With such the overwhelming success to the Clean Air Act, and its high cost-benefit ratio, we would be foolish not to be spending far more money a year preventing and mitigating the harmful effects of air pollution. In future editions of Exponents, I will describe the Neoliberal Project’s plan to combat the harmful effects of air pollution and our green method of financing it. Hopefully the government will build it.

Oh, and then there is also this about pollution:

Bernie Sanders posthumous

Finally, I found Briahna Joy Gray’s interview in the Atlantic to be an enlightening read, particularly her defense of her combative Twitter persona.

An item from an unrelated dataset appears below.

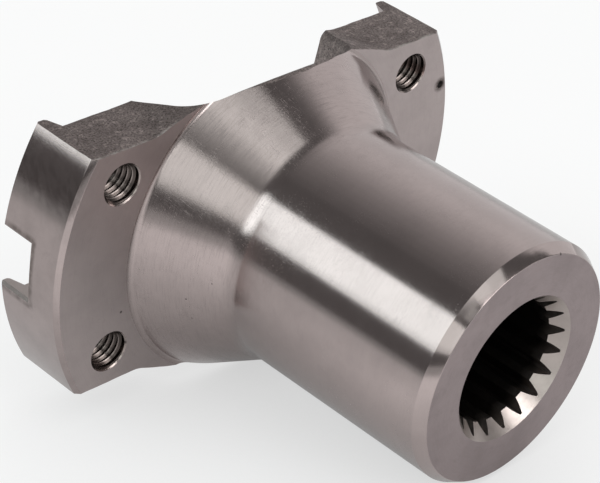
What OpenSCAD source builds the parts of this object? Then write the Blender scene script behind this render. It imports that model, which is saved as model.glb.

Green: Do you think that vitriolic back-and-forths on Twitter are good for American politics—for our sense of comradeliness as American citizens?

Gray: When I tweet a basic truism that 68,000 people a year die out of a lack of healthcare and I’m told I’m being divisive, that says a lot about my critics and not very much about me. My goal is to be comradely with workers who don’t have paid leave, to show solidarity with families who don’t have anyone to look after their kids in this pandemic—to fight for someone I don’t know, as Bernie Sanders has put it.

Essentially, her defense follows a familiar argument: mean tweets are okay because of an unrelated bad outcome. But no one has explained how calling supporters of a marginally different universal healthcare plan murderers on Twitter will accomplish single-payor healthcare.

The Democrats broadly don’t consider their ideological counterparts to be murderers. Democrats view the party and each other very favorably.

I divide the Democratic Party electorate into two parts: those who like the Democratic Party as is, and those who don’t and want to tear it down. Sanders banked on the latter being larger than the former. But at the end of the day, that just isn’t true. Banking on this was ultimately why Sanders wasn’t able to create a large enough coalition to win.